Bir labirentin ortasında olmaktan ziyade bir örümcek ağının ortasında gibiyim. Yapışkan olmayan bir örümcek ağı. Orada mahsur değilim, hangi ağı takip edersem edeyim bir şekilde örülmüş olan ağın dışına çıkabileceğimi biliyorum. Bilmediğim şey ise örümceğin beni yakalamak için ağın dışarısında bekliyor olması. Ağın yapışkan olmamasının olayı bu çünkü.


Kişiyi direkt olarak yakalayıp hapsetmekten daha acı verici olan şey ona, kurtulma fırsatı olduğunu düşündürtüp yakalamaktır.
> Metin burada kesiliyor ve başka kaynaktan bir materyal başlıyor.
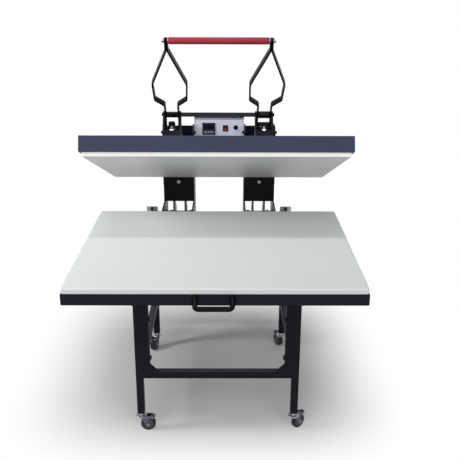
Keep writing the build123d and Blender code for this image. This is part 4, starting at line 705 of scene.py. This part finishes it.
# Bolts of the stand, the stop bars, the pivots and the uprights. Each size gives the width across
# flats, the height with its washer, the washer's radius and the shank's
LEG_BOLT = (0.0172, 0.007, 0.0105, 0.005)
STOP_BOLT = (0.0129, 0.006, 0.0085, 0.005)
EAR_BOLT = (0.0146, 0.006, 0.0095, LEVER_PIN_R)
SPACER_BOLT = (0.0138, 0.009, 0.0115, 0.006)
STUD_BOLT = (0.0172, 0.008, 0.0115, 0.005)
FOOT_BOLT = (0.0172, 0.008, 0.012, 0.005)
JOIN_UPS, JOIN_IN, LEG_X, LEG_BACKS = (-0.543, -0.365), 0.28, 0.325, (-0.297, 0.42)
STOP_FACE = 0.45105
SPACER = (0.502, 0.234)
STRUT_BACK, STUD_UP = 0.58369, 0.18
ANCHOR = np.array(joints["link_swing"]["pos_m"])
AXLE = [(0.0125, -UNIT_HALF), (0.0125, -0.001), (0.0115, 0), (0.004, 0), (0.003, -0.0015)]
SLEEVE_END = [(0.0126, -0.0285), (0.018, -0.0285), (0.018, 0), (0.0126, 0)]
CHEEK_PIN = [(0.008, -CHEEK_HALF), (0.008, -0.0008), (0.0072, 0)]
bolts = [hex_bolt(at(sign * JOIN_IN, back, up), -sign * RIGHT, *LEG_BOLT, 0.03)
         for sign in (-1, 1) for back in LEG_BACKS for up in JOIN_UPS]
piece("leg_bolts", joined(*bolts), STAND_COAT, "stand", ("machine_bolts",))
bolts = [hex_bolt(at(sign * UNIT_X, STOP_FACE, 0), -BACK, *STOP_BOLT, 0.018) for sign in (-1, 1)]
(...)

Belki böyle değildir, belki direkt olarak yakalayıp hapsetmek daha acı veriyordur bir şekilde. Emin olduğum söylenemez. Kaybolmuş biri olarak, doğru cevaplara da ulaşabildiğim söylenemez.


Pazarda kaybolmak, istasyonda kaybolmak kaybolmaların en nahif haliymiş sanırım. Yanında ailen varsa birinin seni arıyor olduğunu bilmenin güveni vardı o zamanlar. Şimdilerde beni kim arıyor kaybolduğum yerlerde? Kaybolduğumun farkında olmadığım zamanlarda belki arayan birileri vardı; vazgeçmişlerdir şimdi.


Tüm yazıyı kaybolma kavramına ithaf etmek istemiyorum aslında. Öylesi fazla sıkıcı olur. Yazdıklarımı sadece siyaha değil başka renklere de boyamak istiyorum. Gökkuşağı gibi renkli olsun yazacağım tüm yazılar. Şu ana kadar, gökkuşağı gibi renkli olabilmeyi belki başarmışlardır fakat gökkuşağı kadar büyüleyici olmadılar, olmamışlar. Daha iyi yazmanın yollarını ararken de kayboldum çünkü. Beni bir defineye ulaştıracak cinsten bir harita da aramıyorum aslında. İçi sarı ışıklarla parlayan bir sandıktan daha çok ipuçları arıyorum. Bulacağım tüm ip uçlarını birbirine bağlayıp, bir kolye ipi yapıp yazacaklarımı da kolyeme boncuk ederim.


Çevremde bu tarz hislerde olan yalnızca ben değilim gördüğüm kadarıyla. Herkes kaybolmuş hissediyorsa eğer, bir şekilde yolumuzu bulabilir miyiz yoksa durumu daha da mı kötüleştiririz? Belki ekmek kırıntıları atarak bir yol çizip arayışı kolaylaştırabiliriz derdim de, ekmeğe de zam geldi. Üstelik bizde ekmek yere atılmaz, günah. Hansel ve Gratel’i çevirirken bunu düşünmüşler midir acaba?


Telefonum sağ olsun artık fiziksel olarak hiç kaybolmuyorum. Haritalar uygulamasına giriyorum ve nerede olursam olayım evime en uygun rota uygulama tarafından hesaplanıyor. Bunun zihinsel olanı da olsaymış keşke demiyorum değil. Hayatım için en uygun noktaya doğru gidecek, en doğru rotayı hesaplayacak bir uygulama. Belki bu da tek tipleşmeye yol açardı, bilemem. Gerçi şimdi de tek tipleşiyoruz. Bu iyi mi kötü mü bilemiyorum. Dediğim gibi; kayıbım ben, kayb’ım.